## Task requirements
Copy the lines holding the word "bodies", all of them.

────────

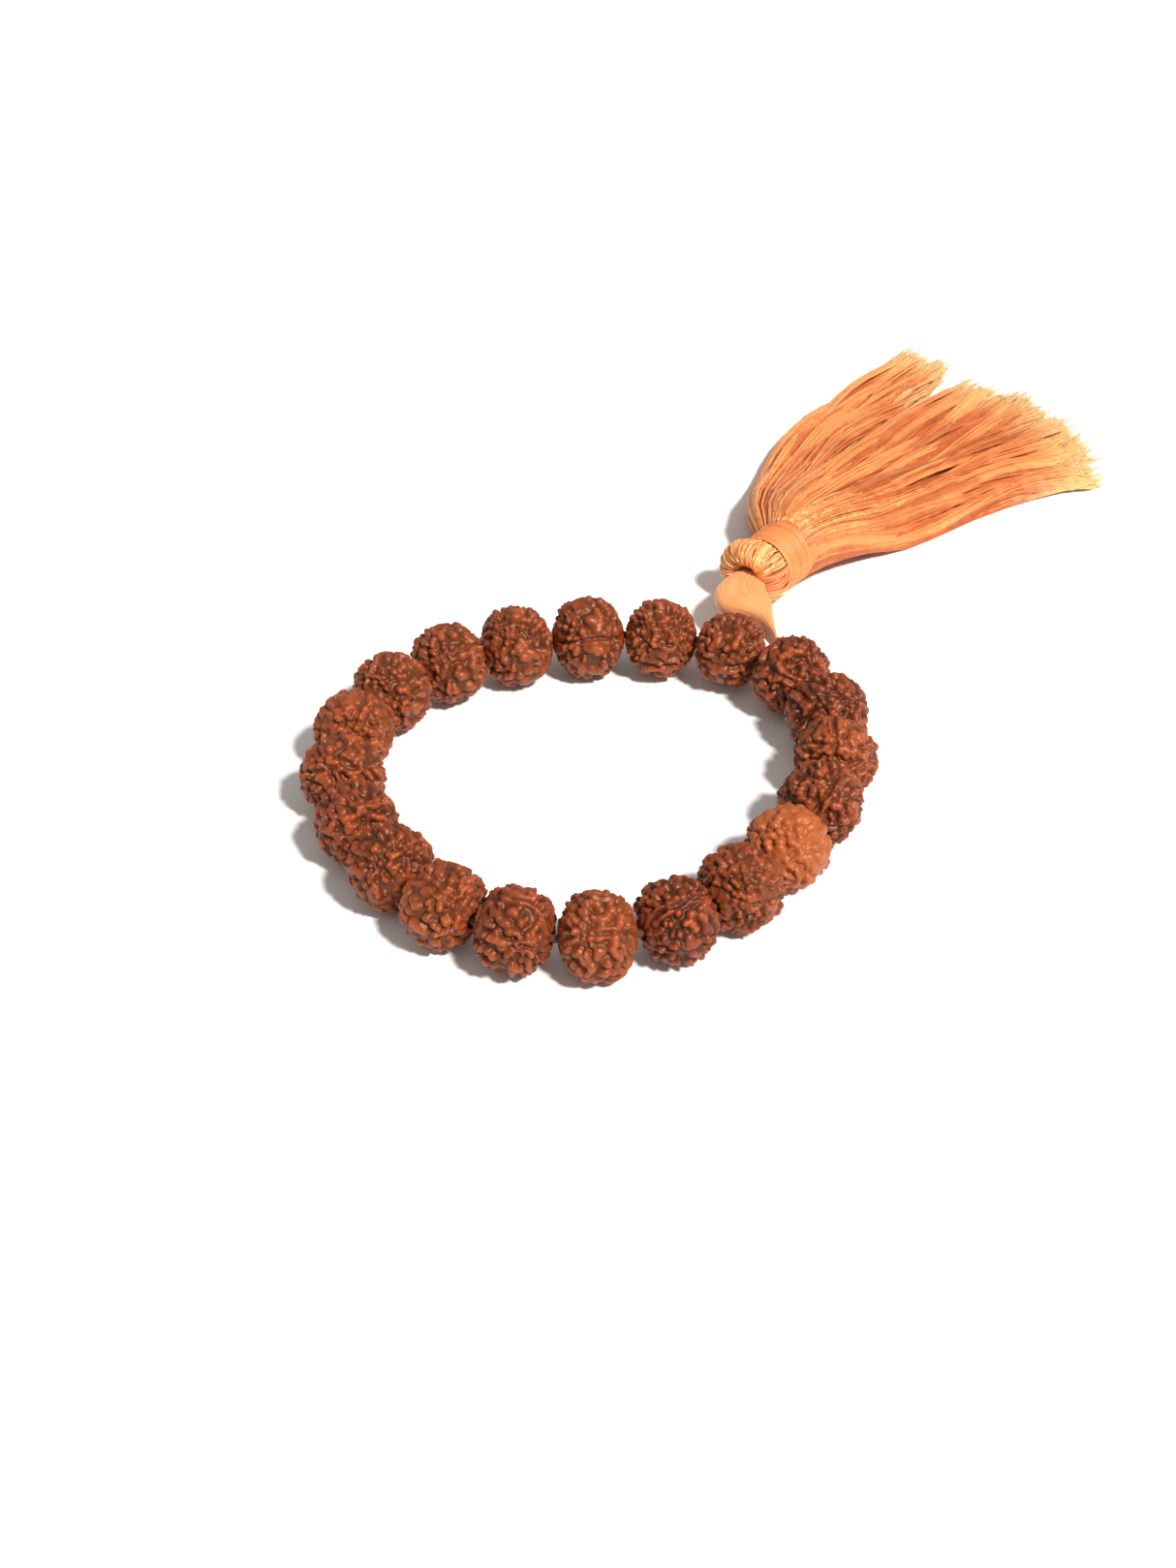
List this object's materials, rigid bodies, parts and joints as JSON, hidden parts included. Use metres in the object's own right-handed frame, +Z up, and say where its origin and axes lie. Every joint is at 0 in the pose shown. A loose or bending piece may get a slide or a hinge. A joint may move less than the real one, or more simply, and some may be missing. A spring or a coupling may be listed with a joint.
{
  "type": "mala prayer beads",
  "caption": "Wrist mala of ribbed seed beads on an elastic cord, closed in a ring, with a fanned silk tassel hung between two beads.",
  "frame": {"origin": "middle of the bead ring, on the table the ring lies on", "axes": "+Z up from the table; +Y from the ring's middle to the gap between two beads that the tassel hangs from; +X to the right, so seen from above the beads count clockwise from the gap"},
  "size_m": [0.0792, 0.1561, 0.0112],
  "materials": {
    "seed": "glossy oiled seed",
    "elastic": "matt brown elastic cord",
    "pale_silk": "smooth silk skein",
    "silk": "glossy orange silk thread",
    "gold_thread": "polished metallic thread"
  },
  "bodies": {
    "string_01": {"cord_01": "elastic"},
    "string_02": {"cord_02": "elastic"},
    "string_03": {"cord_03": "elastic"},
    "string_04": {"cord_04": "elastic"},
    "string_05": {"cord_05": "elastic"},
    "string_06": {"cord_06": "elastic"},
    "string_07": {"cord_07": "elastic"},
    "string_08": {"cord_08": "elastic"},
    "string_09": {"cord_09": "elastic"},
    "string_10": {"cord_10": "elastic"},
    "string_11": {"cord_11": "elastic", "cord_knot": "elastic"},
    "string_12": {"cord_12": "elastic"},
    "string_13": {"cord_13": "elastic"},
    "string_14": {"cord_14": "elastic"},
    "string_15": {"cord_15": "elastic"},
    "string_16": {"cord_16": "elastic"},
    "string_17": {"cord_17": "elastic"},
    "string_18": {"cord_18": "elastic"},
    "string_19": {"cord_19": "elastic"},
    "string_20": {"cord_20": "elastic"},
    "bead_01": {"bead_01": "seed"},
    "bead_02": {"bead_02": "seed"},
    "bead_03": {"bead_03": "seed"},
    "bead_04": {"bead_04": "seed"},
    "bead_05": {"bead_05": "seed"},
    "bead_06": {"bead_06": "seed"},
    "bead_07": {"bead_07": "seed"},
    "bead_08": {"bead_08": "seed"},
    "bead_09": {"bead_09": "seed"},
    "bead_10": {"bead_10": "seed"},
    "bead_11": {"bead_11": "seed"},
    "bead_12": {"bead_12": "seed"},
    "bead_13": {"bead_13": "seed"},
    "bead_14": {"bead_14": "seed"},
    "bead_15": {"bead_15": "seed"},
    "bead_16": {"bead_16": "seed"},
    "bead_17": {"bead_17": "seed"},
    "bead_18": {"bead_18": "seed"},
    "bead_19": {"bead_19": "seed"},
    "bead_20": {"bead_20": "seed"},
    "loop": {"tassel_loop": "pale_silk"},
    "head": {"tassel_crown": "silk", "tassel_core": "silk", "tassel_neck_wrap": "silk", "gold_threads_head": "gold_thread"},
    "skirt": {"tassel_skirt": "silk", "gold_threads_skirt": "gold_thread"}
  },
  "joints": [
    {"name": "ring_squeeze", "type": "hinge", "parent": "string_01", "child": "string_20", "pos_m": [0, 0.03424, 0.0055], "axis": [0, 0, 1], "range_deg": [-6, 6]},
    {"name": "turn_gap_01", "type": "hinge", "parent": "string_01", "child": "string_02", "pos_m": [0.00991, 0.03288, 0.0055], "axis": [0, 0, -1], "range_deg": [-4.81, 4.81]},
    {"name": "turn_gap_02", "type": "hinge", "parent": "string_02", "child": "string_03", "pos_m": [0.01821, 0.02731, 0.0055], "axis": [0, 0, -1], "range_deg": [-1.73, 1.73]},
    {"name": "turn_gap_03", "type": "hinge", "parent": "string_03", "child": "string_04", "pos_m": [0.02393, 0.01911, 0.0055], "axis": [0, 0, -1], "range_deg": [-2.1, 2.1]},
    {"name": "turn_gap_04", "type": "hinge", "parent": "string_04", "child": "string_05", "pos_m": [0.02747, 0.00975, 0.0055], "axis": [0, 0, -1], "range_deg": [-5.15, 5.15]},
    {"name": "turn_gap_05", "type": "hinge", "parent": "string_05", "child": "string_06", "pos_m": [0.02936, -0.00007, 0.0055], "axis": [0, 0, -1], "range_deg": [-6.29, 6.29]},
    {"name": "turn_gap_06", "type": "hinge", "parent": "string_06", "child": "string_07", "pos_m": [0.02928, -0.01006, 0.0055], "axis": [0, 0, -1], "range_deg": [-5.07, 5.07]},
    {"name": "turn_gap_07", "type": "hinge", "parent": "string_07", "child": "string_08", "pos_m": [0.02623, -0.01959, 0.0055], "axis": [0, 0, -1], "range_deg": [-1.95, 1.95]},
    {"name": "turn_gap_08", "type": "hinge", "parent": "string_08", "child": "string_09", "pos_m": [0.0197, -0.02716, 0.0055], "axis": [0, 0, -1], "range_deg": [-1.93, 1.93]},
    {"name": "turn_gap_09", "type": "hinge", "parent": "string_09", "child": "string_10", "pos_m": [0.01064, -0.03139, 0.0055], "axis": [0, 0, -1], "range_deg": [-5.05, 5.05]},
    {"name": "turn_gap_19", "type": "hinge", "parent": "string_20", "child": "string_19", "pos_m": [-0.00956, 0.03131, 0.0055], "axis": [0, 0, 1], "range_deg": [-4.9, 4.9]},
    {"name": "turn_gap_18", "type": "hinge", "parent": "string_19", "child": "string_18", "pos_m": [-0.01764, 0.02542, 0.0055], "axis": [0, 0, 1], "range_deg": [-1.9, 1.9]},
    {"name": "turn_gap_17", "type": "hinge", "parent": "string_18", "child": "string_17", "pos_m": [-0.02417, 0.01784, 0.0055], "axis": [0, 0, 1], "range_deg": [-1.87, 1.87]},
    {"name": "turn_gap_16", "type": "hinge", "parent": "string_17", "child": "string_16", "pos_m": [-0.02904, 0.00911, 0.0055], "axis": [0, 0, 1], "range_deg": [-4.88, 4.88]},
    {"name": "turn_gap_15", "type": "hinge", "parent": "string_16", "child": "string_15", "pos_m": [-0.03148, -0.00059, 0.0055], "axis": [0, 0, 1], "range_deg": [-6, 6]},
    {"name": "turn_gap_14", "type": "hinge", "parent": "string_15", "child": "string_14", "pos_m": [-0.03046, -0.01053, 0.0055], "axis": [0, 0, 1], "range_deg": [-4.8, 4.8]},
    {"name": "turn_gap_13", "type": "hinge", "parent": "string_14", "child": "string_13", "pos_m": [-0.02571, -0.01934, 0.0055], "axis": [0, 0, 1], "range_deg": [-1.72, 1.72]},
    {"name": "turn_gap_12", "type": "hinge", "parent": "string_13", "child": "string_12", "pos_m": [-0.01819, -0.02593, 0.0055], "axis": [0, 0, 1], "range_deg": [-2.1, 2.1]},
    {"name": "turn_gap_11", "type": "hinge", "parent": "string_12", "child": "string_11", "pos_m": [-0.00914, -0.03018, 0.0055], "axis": [0, 0, 1], "range_deg": [-5.14, 5.14]},
    {"name": "spin_bead_01", "type": "hinge", "parent": "string_01", "child": "bead_01", "pos_m": [0.00495, 0.03356, 0.0055], "axis": [0.9907, -0.1363, 0], "continuous": true},
    {"name": "spin_bead_02", "type": "hinge", "parent": "string_02", "child": "bead_02", "pos_m": [0.01406, 0.03009, 0.0055], "axis": [0.8308, -0.5566, 0], "continuous": true},
    {"name": "spin_bead_03", "type": "hinge", "parent": "string_03", "child": "bead_03", "pos_m": [0.02107, 0.02321, 0.0055], "axis": [0.5718, -0.8204, 0], "continuous": true},
    {"name": "spin_bead_04", "type": "hinge", "parent": "string_04", "child": "bead_04", "pos_m": [0.0257, 0.01443, 0.0055], "axis": [0.3537, -0.9354, 0], "continuous": true},
    {"name": "spin_bead_05", "type": "hinge", "parent": "string_05", "child": "bead_05", "pos_m": [0.02841, 0.00484, 0.0055], "axis": [0.1889, -0.982, 0], "continuous": true},
    {"name": "spin_bead_06", "type": "hinge", "parent": "string_06", "child": "bead_06", "pos_m": [0.02932, -0.00507, 0.0055], "axis": [-0.0081, -1, 0], "continuous": true},
    {"name": "spin_bead_07", "type": "hinge", "parent": "string_07", "child": "bead_07", "pos_m": [0.02775, -0.01483, 0.0055], "axis": [-0.3052, -0.9523, 0], "continuous": true},
    {"name": "spin_bead_08", "type": "hinge", "parent": "string_08", "child": "bead_08", "pos_m": [0.02296, -0.02337, 0.0055], "axis": [-0.6529, -0.7575, 0], "continuous": true},
    {"name": "spin_bead_09", "type": "hinge", "parent": "string_09", "child": "bead_09", "pos_m": [0.01517, -0.02928, 0.0055], "axis": [-0.9062, -0.4228, 0], "continuous": true},
    {"name": "spin_bead_10", "type": "hinge", "parent": "string_10", "child": "bead_10", "pos_m": [0.00565, -0.03177, 0.0055], "axis": [-0.9971, -0.0759, 0], "continuous": true},
    {"name": "spin_bead_11", "type": "hinge", "parent": "string_11", "child": "bead_11", "pos_m": [-0.00424, -0.03116, 0.0055], "axis": [-0.9803, 0.1975, 0], "continuous": true},
    {"name": "spin_bead_12", "type": "hinge", "parent": "string_12", "child": "bead_12", "pos_m": [-0.01367, -0.02805, 0.0055], "axis": [-0.9054, 0.4247, 0], "continuous": true},
    {"name": "spin_bead_13", "type": "hinge", "parent": "string_13", "child": "bead_13", "pos_m": [-0.02195, -0.02263, 0.0055], "axis": [-0.7519, 0.6593, 0], "continuous": true},
    {"name": "spin_bead_14", "type": "hinge", "parent": "string_14", "child": "bead_14", "pos_m": [-0.02808, -0.01494, 0.0055], "axis": [-0.4747, 0.8801, 0], "continuous": true},
    {"name": "spin_bead_15", "type": "hinge", "parent": "string_15", "child": "bead_15", "pos_m": [-0.03097, -0.00556, 0.0055], "axis": [-0.1025, 0.9947, 0], "continuous": true},
    {"name": "spin_bead_16", "type": "hinge", "parent": "string_16", "child": "bead_16", "pos_m": [-0.03026, 0.00426, 0.0055], "axis": [0.2447, 0.9696, 0], "continuous": true},
    {"name": "spin_bead_17", "type": "hinge", "parent": "string_17", "child": "bead_17", "pos_m": [-0.0266, 0.01348, 0.0055], "axis": [0.4868, 0.8735, 0], "continuous": true},
    {"name": "spin_bead_18", "type": "hinge", "parent": "string_18", "child": "bead_18", "pos_m": [-0.0209, 0.02163, 0.0055], "axis": [0.6524, 0.7579, 0], "continuous": true},
    {"name": "spin_bead_19", "type": "hinge", "parent": "string_19", "child": "bead_19", "pos_m": [-0.0136, 0.02837, 0.0055], "axis": [0.8081, 0.589, 0], "continuous": true},
    {"name": "spin_bead_20", "type": "hinge", "parent": "string_20", "child": "bead_20", "pos_m": [-0.00478, 0.03278, 0.0055], "axis": [0.9562, 0.2928, 0], "continuous": true},
    {"name": "loop_swing", "type": "hinge", "parent": "string_01", "child": "loop", "pos_m": [0, 0.03424, 0.0055], "axis": [0.9968, 0.0801, 0], "range_deg": [-95, 95]},
    {"name": "head_turn", "type": "hinge", "parent": "loop", "child": "head", "pos_m": [-0.015, 0.0492, 0.0051], "axis": [0, 0, 1], "range_deg": [-30, 50]},
    {"name": "skirt_bend", "type": "hinge", "parent": "head", "child": "skirt", "pos_m": [-0.01603, 0.05985, 0.0051], "axis": [0.9954, 0.0958, 0], "range_deg": [-30, 60]}
  ],
  "couplings": [
    {"joint": "turn_gap_01", "follows": "ring_squeeze", "ratio": 0.7988},
    {"joint": "turn_gap_02", "follows": "ring_squeeze", "ratio": 0.2847},
    {"joint": "turn_gap_03", "follows": "ring_squeeze", "ratio": -0.3468},
    {"joint": "turn_gap_04", "follows": "ring_squeeze", "ratio": -0.8548},
    {"joint": "turn_gap_05", "follows": "ring_squeeze", "ratio": -1.0444},
    {"joint": "turn_gap_06", "follows": "ring_squeeze", "ratio": -0.8419},
    {"joint": "turn_gap_07", "follows": "ring_squeeze", "ratio": -0.3223},
    {"joint": "turn_gap_08", "follows": "ring_squeeze", "ratio": 0.3184},
    {"joint": "turn_gap_09", "follows": "ring_squeeze", "ratio": 0.8384},
    {"joint": "turn_gap_19", "follows": "ring_squeeze", "ratio": 0.8134},
    {"joint": "turn_gap_18", "follows": "ring_squeeze", "ratio": 0.3125},
    {"joint": "turn_gap_17", "follows": "ring_squeeze", "ratio": -0.3086},
    {"joint": "turn_gap_16", "follows": "ring_squeeze", "ratio": -0.8099},
    {"joint": "turn_gap_15", "follows": "ring_squeeze", "ratio": -0.9972},
    {"joint": "turn_gap_14", "follows": "ring_squeeze", "ratio": -0.797},
    {"joint": "turn_gap_13", "follows": "ring_squeeze", "ratio": -0.2841},
    {"joint": "turn_gap_12", "follows": "ring_squeeze", "ratio": 0.3462},
    {"joint": "turn_gap_11", "follows": "ring_squeeze", "ratio": 0.853}
  ]
}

────────

## Result below
List this object's materials, rigid bodies, parts and joints as JSON, hidden parts included. Use metres in the object's own right-handed frame, +Z up, and say where its origin and axes lie. Every joint is at 0 in the pose shown. A loose or bending piece may get a slide or a hinge. A joint may move less than the real one, or more simply, and some may be missing. A spring or a coupling may be listed with a joint.
  "bodies": {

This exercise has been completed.